The people at Fairfax are calling it a merger but as a consumer of print media out here in the not very high powered world of not corporate finance, it looks like an unconditional surrender, all weapons laid down; we'll even shoot some of our own if that helps. The slogan across the masthead of the Sydney Morning Herald which reads: "Independent Always", I expect will be replaced or removed as soon as possible because within the day, the people at Nine Entertainment Group were already talking about consolidating the news room and that can only mean that either Fairfax people are going to be brought on board at Nine, or more than likely, there will be cuts across both news rooms.
The legislation which allowed this merger/hostile takeover, was passed a fair while ago while the sharks at News Limited were circling around Notwork Ten. Channel 10 and One had previously suffered having Lachlan Murdoch on its board and had their prime pieces of broadcast assets of the V8Supercars, Formula One and the AFL stripped away from them. It was expected that News Limited was going to buy Notwork Ten but n that would have meant a change in the media ownership rules, which Nick Xenophon gladly traded away for some magic beans. Then News Limited lost interest and Notwork Ten was swooped in on by an American media company.
Once that legislation door had been kicked in, yesterday's announcement was made possible. It was just that nobody could have forseen (except for everyone in the world) that Fairfax was hæmorrhaging money like a mad thing. There should have also been some government oversight of a transaction like this, considering that this is one newspaper group in an effective duopoly being bought out by one of only a few television networks in a very rapidly concentrating media market but when the Communications Minister is Mitch Fiefeld and the Chairman of Nine is former Treasurer Peter Costello and Mitch's former boss (Mitch Fiefeld worked as a staffer under Peter Costello while he was Treasurer), then the expected amount of due diligence and caution was always going to be exactly zero.
It should be deeply worrying to everyone in the country that we now have one newspaper group controlled by a family who helped to set up a political party and the other newspaper group which is now effectively chaired by the former second in command of that same political party. If the constant barrage of the other side of politics wasn't immediately obvious and the constant calls to destroy the ABC wasn't also obvious, then it's going to get a heck of a lot worse. I fully expect that within six months, Fairfax's former newspapers will be singing from the same hymn sheet as News Limited's. It will become a case of Tweedledum and Tweedledumber.

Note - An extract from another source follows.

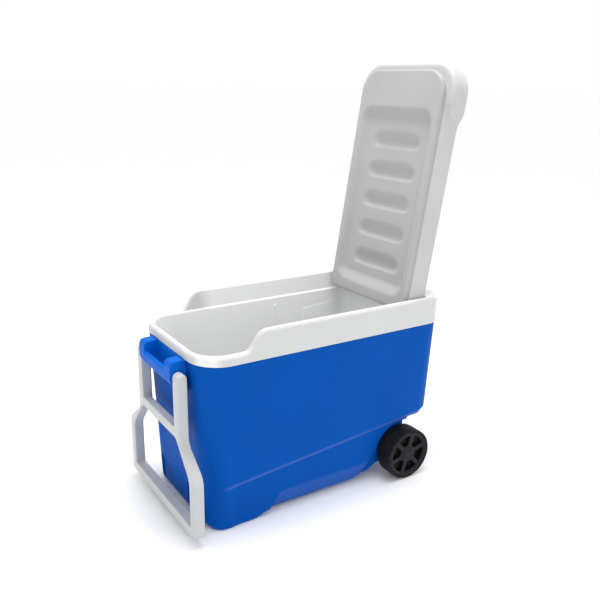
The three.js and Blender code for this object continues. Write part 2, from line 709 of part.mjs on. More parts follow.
// Channels in the back lighten the arms, the sides and the grip.
const CORE_DEPTH = 16;
const CORE_WALL = 5;
const coreAt = (y0, y1, z0, z1) => box(handleBack - CORE_DEPTH, handleBack + 5, y0, y1, z0, z1);
const cores = join([
  coreAt(ARM_SIDE - HANDLE_BAR + CORE_WALL, ARM_SIDE - CORE_WALL, ARM_FOOT + 15, PIVOT_Z - 19.5),
  coreAt(GRIP_SIDE - HANDLE_BAR + CORE_WALL, GRIP_SIDE - CORE_WALL, HANDLE_FOOT + 28, GRIP_TOP - 13),
  coreAt(CORE_WALL, 125, HANDLE_FOOT + CORE_WALL, HANDLE_FOOT + HANDLE_BAR - CORE_WALL),
]);
const crossbarRelief = box(-300, -290, HANDLE_BAR - ARM_SIDE, ARM_SIDE - HANDLE_BAR, 190, 230);
const armBore = barY(PIVOT_X, PIVOT_Z, PIVOT_PIN + GAP, 70, 93);
let towHandle = alongX(frameOutline, HANDLE_FRONT, handleBack, 3).intersect(alongY(armEnd, -200, 200));
towHandle = towHandle.subtract(crossbarRelief).subtract(cores).subtract(flipY(cores));
towHandle = towHandle.subtract(armBore).subtract(flipY(armBore));
place("tow_handle", towHandle, plasticFinish(WHITE, 0.38));

const handlePin = barY(PIVOT_X, PIVOT_Z, PIVOT_PIN, 60.4, 92.6);
place("handle_pin_left", handlePin, steelFinish());
place("handle_pin_right", flipY(handlePin), steelFinish());

// ---------------------------------------------------------------- lid, built closed, then swung open
const HINGE_PIN = 4;
const leftBoss = barY(HINGE_X, HINGE_Z, HINGE_PIN + 4, 116, LID_SIDE - 1);
const hingeBore = barY(HINGE_X, HINGE_Z, HINGE_PIN + GAP, -200, 200);
const mouthSide = PLUG_SIDE + GAP;
const heelMouth = box(HINGE_X - 20, HINGE_X + 8 + GAP, -mouthSide, mouthSide, LID_UNDER - 12, LID_UNDER + 6);
const lidShell = lidForm(0)
  .subtract(lidForm(PLASTIC, 12))
  .add(leftBoss)
  .add(flipY(leftBoss))
  .subtract(hingeBore)
  .subtract(heelMouth);
place("lid_shell", lidShell, plasticFinish(WHITE, 0.38), lid);

const flangeTop = LID_UNDER + 3;
const flange = lidForm(PLASTIC + GAP, 12)
  .intersect(box(-400, HINGE_X - 8, -200, 200, LID_UNDER + GAP, flangeTop));
const aboveFlange = box(-400, 400, -200, 200, flangeTop - 1, LID_TOP);
const fieldCeiling = undersideField(PLASTIC).intersect(aboveFlange);
const panel = plugForm(0, flangeTop)
  .add(flange)
  .subtract(plugForm(PLASTIC, flangeTop + 20))
  .add(fieldCeiling)
  .subtract(undersideField(0));
place("lid_inner_panel", panel, plasticFinish(WHITE, 0.4), lid);

const lidFoam = lidForm(PLASTIC + SLACK, 0)
  .intersect(box(-400, 400, -200, 200, flangeTop + SLACK, 500))
  .add(plugForm(PLASTIC + SLACK, flangeTop + 4))
  .subtract(undersideField(PLASTIC + SLACK))
  .subtract(barY(HINGE_X, HINGE_Z, 8 + SLACK, -200, 200));
place("lid_foam", lidFoam, plasticFinish(FOAM, 0.9), lid);

// A group turned about the hinge line.
lid.position.set(HINGE_X, 0, HINGE_Z);
lid.rotation.y = OPEN_ANGLE;
lid.children.forEach((mesh) => mesh.geometry.translate(-HINGE_X, 0, -HINGE_Z));

const hingePin = barY(HINGE_X, HINGE_Z, HINGE_PIN, 120, 145.2);
place("lid_hinge_pin_left", hingePin, steelFinish());
place("lid_hinge_pin_right", flipY(hingePin), steelFinish());

// ---------------------------------------------------------------- axle and wheels
const AXLE_END = 164;
place("axle", barY(AXLE_X, WHEEL_RADIUS, AXLE_RADIUS, -AXLE_END, AXLE_END), steelFinish());

const RIM_RADIUS = 50.6;
const RIM_INNER = 46;
const HUB_RADIUS = 15;
const WHEEL_BORE = AXLE_RADIUS + GAP;
const SPOKES = 6;
const SPOKE_ANGLE = 75; // the spoke nearest to straight up, seen from the right side
const WEB_IN = WHEEL_OUT - 16;
const WINDOW_FLOOR = WEB_IN + 4; // the windows are blind pockets

// One wheel for the left side (+Y): rim, hub and a web with six window pockets in its face.
function wheelSolid() {
  const profile = [
    [WHEEL_BORE, WHEEL_IN + 1],
    [HUB_RADIUS - 2, WHEEL_IN + 1],
    [HUB_RADIUS - 1, WEB_IN],
    [RIM_INNER, WEB_IN],
    [RIM_INNER, WHEEL_IN],
    [RIM_RADIUS, WHEEL_IN],
    [RIM_RADIUS, WHEEL_OUT - 1.5],
    [RIM_RADIUS - 1.5, WHEEL_OUT - 0.4],
    [RIM_INNER - 1, WHEEL_OUT - 0.4],
    [RIM_INNER - 3, WHEEL_OUT - 5],
    [HUB_RADIUS + 3, WHEEL_OUT - 4],
    [HUB_RADIUS, WHEEL_OUT - 1],
    [9.6, WHEEL_OUT - 1],
    [9.6, WHEEL_OUT - 10],
    [WHEEL_BORE, WHEEL_OUT - 10],
    [WHEEL_BORE, WHEEL_IN + 1],
  ];
  let wheel = turnedY(AXLE_X, WHEEL_RADIUS, profile, 24);
  const depth = WHEEL_OUT + 5 - WINDOW_FLOOR;
  const window = roundedPath([
    [19.8, 5.6, 2],
    [38.6, 16.4, 3],
    [43.4, 6, 8],
    [43.4, -6, 8],
    [38.6, -16.4, 3],
    [19.8, -5.6, 2],
  ]);
  for (let i = 0; i < SPOKES; i++) {
    const turn = THREE.MathUtils.degToRad(SPOKE_ANGLE + 30 + (360 * i) / SPOKES);
    const geometry = new THREE.ExtrudeGeometry(window, { depth, bevelEnabled: false, curveSegments: 3 });
    geometry.rotateZ(turn).rotateX(Math.PI / 2).translate(AXLE_X, WHEEL_OUT + 5, WHEEL_RADIUS);
    wheel = wheel.subtract(solid(geometry));
  }
  return wheel;
}

function tyreSolid() {
  const inner = RIM_RADIUS + GAP;
  const profile = [
    [inner, WHEEL_IN + 0.5],
    [WHEEL_RADIUS - 3, WHEEL_IN + 0.5],
    [WHEEL_RADIUS - 0.8, WHEEL_IN + 3],
    [WHEEL_RADIUS, WHEEL_IN + 8],
    [WHEEL_RADIUS, WHEEL_OUT - 8],
    [WHEEL_RADIUS - 0.8, WHEEL_OUT - 3],
    [WHEEL_RADIUS - 3, WHEEL_OUT],
    [inner, WHEEL_OUT],
    [inner, WHEEL_IN + 0.5],
  ];
  return turnedY(AXLE_X, WHEEL_RADIUS, profile, 36);
}

function ringSolid(inner, outer, y0, y1, sides = 24) {
  const profile = [
    [inner, y0],
    [outer, y0],
    [outer, y1],
    [inner, y1],
    [inner, y0],
  ];
  return turnedY(AXLE_X, WHEEL_RADIUS, profile, sides);
}

// The cap is a shallow cup whose plain face closes the hub over the axle's end.
function hubCapSolid() {
  const profile = [
    [0, WHEEL_OUT - 3],
    [7.2, WHEEL_OUT - 3],
    [7.2, WHEEL_OUT - 6],
    [9.2, WHEEL_OUT - 6],
    [9.2, WHEEL_OUT - 1],
    [7.8, WHEEL_OUT],
    [0, WHEEL_OUT],
  ];
  return turnedY(AXLE_X, WHEEL_RADIUS, profile, 24);
}

const wheelPieces = [
  ["wheel", wheelSolid(), plasticFinish(CHARCOAL, 0.45)],
  ["tyre", tyreSolid(), plasticFinish(CHARCOAL, 0.7)],
  ["hub_cap", hubCapSolid(), plasticFinish(CHARCOAL, 0.4)],
  ["push_nut", ringSolid(AXLE_RADIUS + GAP, 8.6, WHEEL_OUT - 9.6, WHEEL_OUT - 7.6), steelFinish()],
  ["axle_washer", ringSolid(AXLE_RADIUS + GAP, 11, WELL_SIDE + GAP, WHEEL_IN + 1 - GAP), steelFinish()],
];
wheelPieces.forEach(([name, part, material]) => {
  place(name + "_left", part, material);
  place(name + "_right", flipY(part), material);
});

export default cooler;
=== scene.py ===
"""The look of a wheeled cooler: moulded plastic pieces in metres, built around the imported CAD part.

Each visible piece is a smooth solid. Its shape is a signed distance in millimetres, sampled on a grid
that is finer near its edges, and its surface is laid through the zero of that distance.
+Z is up, the tow handle is at -X, the wheels are at +X, and everything mirrors across Y = 0.
"""

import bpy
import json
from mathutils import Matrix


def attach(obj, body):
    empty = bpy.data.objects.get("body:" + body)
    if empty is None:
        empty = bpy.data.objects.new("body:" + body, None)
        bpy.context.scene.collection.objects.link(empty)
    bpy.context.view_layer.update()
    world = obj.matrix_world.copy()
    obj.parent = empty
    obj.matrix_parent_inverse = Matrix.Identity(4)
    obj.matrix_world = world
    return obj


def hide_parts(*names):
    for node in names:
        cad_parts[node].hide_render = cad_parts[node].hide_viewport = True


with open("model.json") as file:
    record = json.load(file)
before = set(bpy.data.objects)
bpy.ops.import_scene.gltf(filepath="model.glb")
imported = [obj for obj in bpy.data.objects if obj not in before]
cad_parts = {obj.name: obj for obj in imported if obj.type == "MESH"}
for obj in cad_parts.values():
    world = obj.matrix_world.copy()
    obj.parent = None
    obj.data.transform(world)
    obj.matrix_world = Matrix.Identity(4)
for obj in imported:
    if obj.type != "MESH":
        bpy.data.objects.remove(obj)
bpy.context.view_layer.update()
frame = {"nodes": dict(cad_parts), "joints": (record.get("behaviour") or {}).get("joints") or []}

import json
import math

import bpy
import numpy as np
from mathutils import Matrix, Vector

MM = 0.001
JOINTS = {joint["name"]: joint for joint in frame["joints"]}
HINGE_X, _, HINGE_Z = [1000 * v for v in JOINTS["lid_hinge"]["pos_m"]]
PIVOT_X, _, PIVOT_Z = [1000 * v for v in JOINTS["handle_pivot"]["pos_m"]]
AXLE_X, _, AXLE_Z = [1000 * v for v in JOINTS["wheel_left_spin"]["pos_m"]]
OPEN_ANGLE = -math.radians(JOINTS["lid_hinge"]["range_deg"][0])


# ---------------------------------------------------------------- distances, in millimetres
def both(a, b, radius=0.0):
    """Where two solids overlap, with the edge between them rounded."""
    if radius <= 0:
        return np.maximum(a, b)
    over = np.hypot(np.maximum(a + radius, 0), np.maximum(b + radius, 0))
    return np.minimum(-radius, np.maximum(a, b)) + over


def either(a, b, radius=0.0):
    """Two solids joined, with a fillet of that radius between them."""
    return -both(-a, -b, radius)


def cut(a, b, radius=0.0):
    """Solid a without solid b, with the new edge rounded."""
    return both(a, -b, radius)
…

The surrender and suicide of Fairfax now means that the ABC is more important than ever. News Limited's calls of bias will only get louder as they try to prosecute their case and the ABC now basically stands almost alone as a slightly leftist island in an ocean of rightist media with functional fascist sharks circling it.
I have lived long enough and experienced enough of history to see that late stage capitalism looks very similar to late stage communism. The biggest difference is that under late stage capitalism there isn't even the pretense that the oligarchs and kleptoplutocrats have any responsibility to the nation. The shrinking of media ownership should be troubling to anyone concerned about the future of democracy because where Fairfax used to hold the government to account (albeit through the prism of the economic right), now that the chairman is an ex-member of parliament and presumably still part of the political machinery, then that must surely change as night follows day.
To be perfectly honest I am actually surprised that in 2018 we are having this issue at all. I was expecting Fairfax to collapse in a heap long before now, given that their share price has been falling like a skier in the opening title sequence of Ski Sunday, for a very long time. I still expect that newspapers generally will continue to lose money because the collection of news is expensive and people's willingness to pay for good journalism has also been falling ever since the invention of the internet. My hope though, is that Fairfax will retain some of its character and won't go the way of News Limited's newspapers and fill newspapers with rubbish as per the tabloids (The Herald-Sun, Courier-Mail, Daily Telegraph, and Adelaide Advertiser) or propaganda opinion pieces posing as news like News Limited's broadsheet (The Australian) does.
Of course I realise my inherent hypocrisy here but this is a blog and the whole thing is nothing but opinion pieces. This however is not a newspaper. I am worried that Fairfax's former newspapers might also not be newspapers in future.